> _Information provided_:
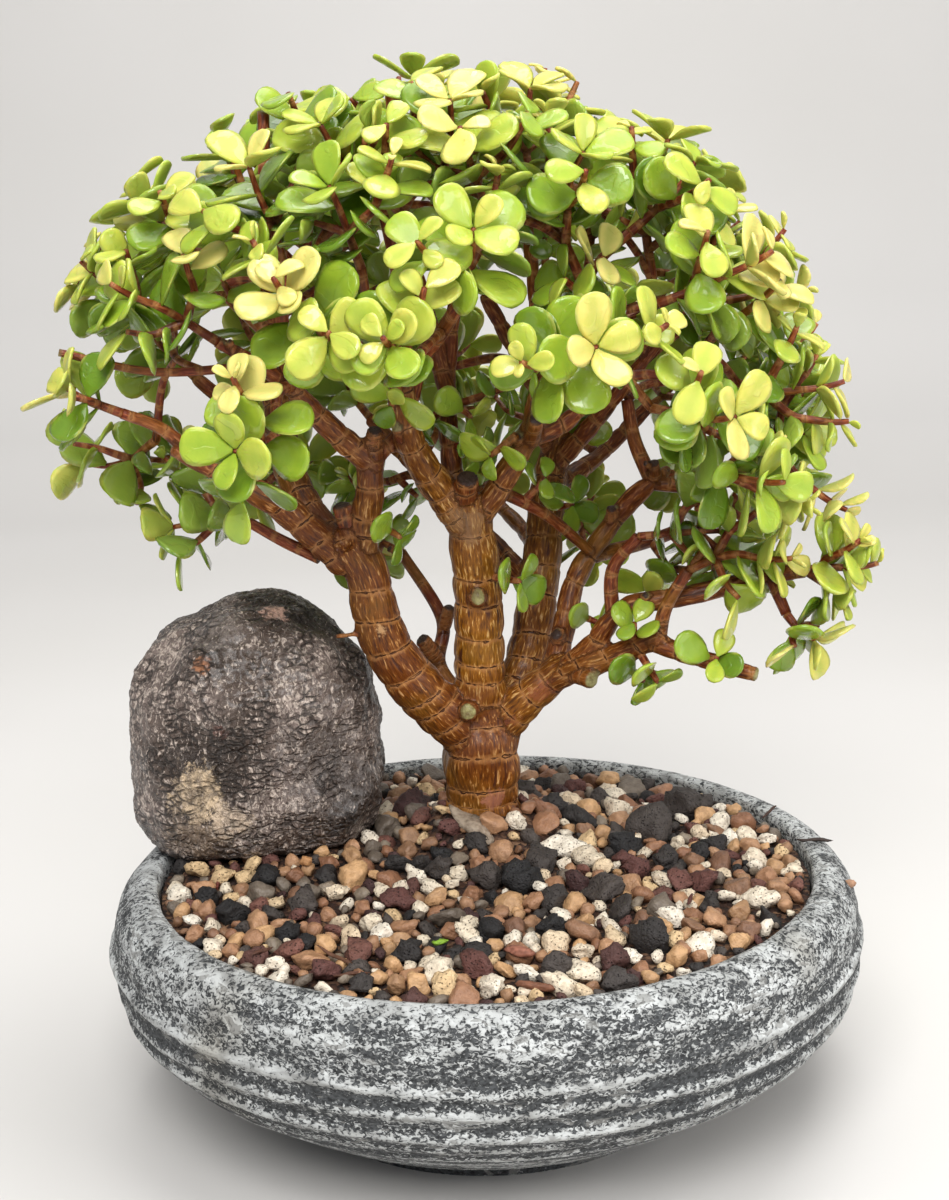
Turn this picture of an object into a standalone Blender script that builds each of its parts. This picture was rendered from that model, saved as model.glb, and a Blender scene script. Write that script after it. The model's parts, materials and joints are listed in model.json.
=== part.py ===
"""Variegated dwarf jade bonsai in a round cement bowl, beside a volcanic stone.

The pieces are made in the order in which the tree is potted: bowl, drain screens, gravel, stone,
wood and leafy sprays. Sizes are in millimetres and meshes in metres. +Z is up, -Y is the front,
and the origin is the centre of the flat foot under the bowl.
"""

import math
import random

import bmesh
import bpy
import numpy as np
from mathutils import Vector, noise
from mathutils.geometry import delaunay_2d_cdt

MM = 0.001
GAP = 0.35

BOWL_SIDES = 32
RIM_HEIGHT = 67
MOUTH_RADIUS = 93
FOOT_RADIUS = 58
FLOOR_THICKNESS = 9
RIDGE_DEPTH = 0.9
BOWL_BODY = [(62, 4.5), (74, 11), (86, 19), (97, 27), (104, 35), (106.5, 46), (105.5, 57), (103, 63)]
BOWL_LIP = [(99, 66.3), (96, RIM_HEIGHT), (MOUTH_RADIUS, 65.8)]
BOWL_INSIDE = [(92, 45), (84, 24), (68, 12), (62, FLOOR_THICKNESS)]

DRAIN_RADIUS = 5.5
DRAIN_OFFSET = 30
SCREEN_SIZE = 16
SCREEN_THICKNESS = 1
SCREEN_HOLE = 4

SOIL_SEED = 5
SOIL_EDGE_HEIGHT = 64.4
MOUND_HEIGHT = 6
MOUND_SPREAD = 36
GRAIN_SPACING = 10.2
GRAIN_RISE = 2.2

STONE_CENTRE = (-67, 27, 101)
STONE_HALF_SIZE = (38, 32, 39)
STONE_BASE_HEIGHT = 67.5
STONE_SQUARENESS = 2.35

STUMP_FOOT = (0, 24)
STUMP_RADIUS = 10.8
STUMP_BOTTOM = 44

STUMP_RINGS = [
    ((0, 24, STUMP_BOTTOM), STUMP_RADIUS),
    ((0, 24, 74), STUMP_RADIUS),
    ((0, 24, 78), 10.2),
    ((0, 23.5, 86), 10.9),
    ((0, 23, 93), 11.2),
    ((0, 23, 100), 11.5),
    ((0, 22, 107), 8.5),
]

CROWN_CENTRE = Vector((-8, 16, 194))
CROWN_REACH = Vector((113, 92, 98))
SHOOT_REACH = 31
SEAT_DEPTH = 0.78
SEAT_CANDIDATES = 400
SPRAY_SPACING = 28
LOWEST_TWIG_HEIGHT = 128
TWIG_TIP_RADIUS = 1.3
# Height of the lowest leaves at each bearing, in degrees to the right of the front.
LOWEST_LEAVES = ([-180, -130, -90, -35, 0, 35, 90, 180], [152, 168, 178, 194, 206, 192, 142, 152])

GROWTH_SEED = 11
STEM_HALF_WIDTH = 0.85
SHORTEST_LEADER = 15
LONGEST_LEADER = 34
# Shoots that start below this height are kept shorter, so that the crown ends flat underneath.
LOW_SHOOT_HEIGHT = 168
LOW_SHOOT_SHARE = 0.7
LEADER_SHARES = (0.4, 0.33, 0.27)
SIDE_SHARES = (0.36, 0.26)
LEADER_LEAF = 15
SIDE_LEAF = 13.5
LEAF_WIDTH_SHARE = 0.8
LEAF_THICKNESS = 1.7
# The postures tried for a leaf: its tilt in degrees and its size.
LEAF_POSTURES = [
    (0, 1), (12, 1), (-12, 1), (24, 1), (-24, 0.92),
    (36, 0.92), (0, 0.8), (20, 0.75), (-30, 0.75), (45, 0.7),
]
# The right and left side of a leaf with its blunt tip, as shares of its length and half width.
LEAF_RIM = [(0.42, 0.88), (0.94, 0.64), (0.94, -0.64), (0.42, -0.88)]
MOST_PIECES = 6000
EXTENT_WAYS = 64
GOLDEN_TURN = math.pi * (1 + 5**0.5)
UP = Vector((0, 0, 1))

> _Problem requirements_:
Return the material exactly as it stands.

> _Right answer_:
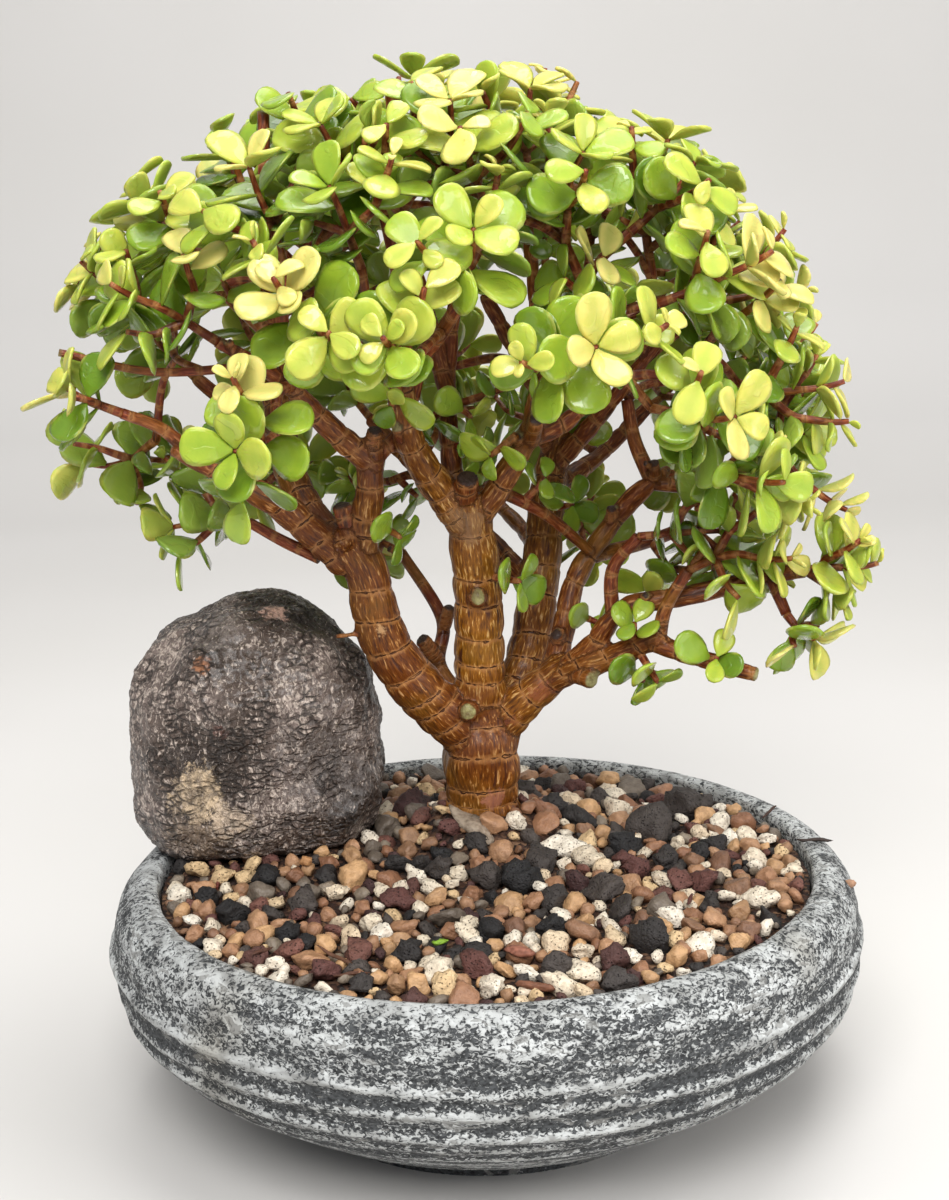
Turn this picture of an object into a standalone Blender script that builds each of its parts. This picture was rendered from that model, saved as model.glb, and a Blender scene script. Write that script after it. The model's parts, materials and joints are listed in model.json.
=== part.py ===
"""Variegated dwarf jade bonsai in a round cement bowl, beside a volcanic stone.

The pieces are made in the order in which the tree is potted: bowl, drain screens, gravel, stone,
wood and leafy sprays. Sizes are in millimetres and meshes in metres. +Z is up, -Y is the front,
and the origin is the centre of the flat foot under the bowl.
"""

import math
import random

import bmesh
import bpy
import numpy as np
from mathutils import Vector, noise
from mathutils.geometry import delaunay_2d_cdt

MM = 0.001
GAP = 0.35

BOWL_SIDES = 32
RIM_HEIGHT = 67
MOUTH_RADIUS = 93
FOOT_RADIUS = 58
FLOOR_THICKNESS = 9
RIDGE_DEPTH = 0.9
BOWL_BODY = [(62, 4.5), (74, 11), (86, 19), (97, 27), (104, 35), (106.5, 46), (105.5, 57), (103, 63)]
BOWL_LIP = [(99, 66.3), (96, RIM_HEIGHT), (MOUTH_RADIUS, 65.8)]
BOWL_INSIDE = [(92, 45), (84, 24), (68, 12), (62, FLOOR_THICKNESS)]

DRAIN_RADIUS = 5.5
DRAIN_OFFSET = 30
SCREEN_SIZE = 16
SCREEN_THICKNESS = 1
SCREEN_HOLE = 4

SOIL_SEED = 5
SOIL_EDGE_HEIGHT = 64.4
MOUND_HEIGHT = 6
MOUND_SPREAD = 36
GRAIN_SPACING = 10.2
GRAIN_RISE = 2.2

STONE_CENTRE = (-67, 27, 101)
STONE_HALF_SIZE = (38, 32, 39)
STONE_BASE_HEIGHT = 67.5
STONE_SQUARENESS = 2.35

STUMP_FOOT = (0, 24)
STUMP_RADIUS = 10.8
STUMP_BOTTOM = 44

STUMP_RINGS = [
    ((0, 24, STUMP_BOTTOM), STUMP_RADIUS),
    ((0, 24, 74), STUMP_RADIUS),
    ((0, 24, 78), 10.2),
    ((0, 23.5, 86), 10.9),
    ((0, 23, 93), 11.2),
    ((0, 23, 100), 11.5),
    ((0, 22, 107), 8.5),
]

CROWN_CENTRE = Vector((-8, 16, 194))
CROWN_REACH = Vector((113, 92, 98))
SHOOT_REACH = 31
SEAT_DEPTH = 0.78
SEAT_CANDIDATES = 400
SPRAY_SPACING = 28
LOWEST_TWIG_HEIGHT = 128
TWIG_TIP_RADIUS = 1.3
# Height of the lowest leaves at each bearing, in degrees to the right of the front.
LOWEST_LEAVES = ([-180, -130, -90, -35, 0, 35, 90, 180], [152, 168, 178, 194, 206, 192, 142, 152])

GROWTH_SEED = 11
STEM_HALF_WIDTH = 0.85
SHORTEST_LEADER = 15
LONGEST_LEADER = 34
# Shoots that start below this height are kept shorter, so that the crown ends flat underneath.
LOW_SHOOT_HEIGHT = 168
LOW_SHOOT_SHARE = 0.7
LEADER_SHARES = (0.4, 0.33, 0.27)
SIDE_SHARES = (0.36, 0.26)
LEADER_LEAF = 15
SIDE_LEAF = 13.5
LEAF_WIDTH_SHARE = 0.8
LEAF_THICKNESS = 1.7
# The postures tried for a leaf: its tilt in degrees and its size.
LEAF_POSTURES = [
    (0, 1), (12, 1), (-12, 1), (24, 1), (-24, 0.92),
    (36, 0.92), (0, 0.8), (20, 0.75), (-30, 0.75), (45, 0.7),
]
# The right and left side of a leaf with its blunt tip, as shares of its length and half width.
LEAF_RIM = [(0.42, 0.88), (0.94, 0.64), (0.94, -0.64), (0.42, -0.88)]
MOST_PIECES = 6000
EXTENT_WAYS = 64
GOLDEN_TURN = math.pi * (1 + 5**0.5)
UP = Vector((0, 0, 1))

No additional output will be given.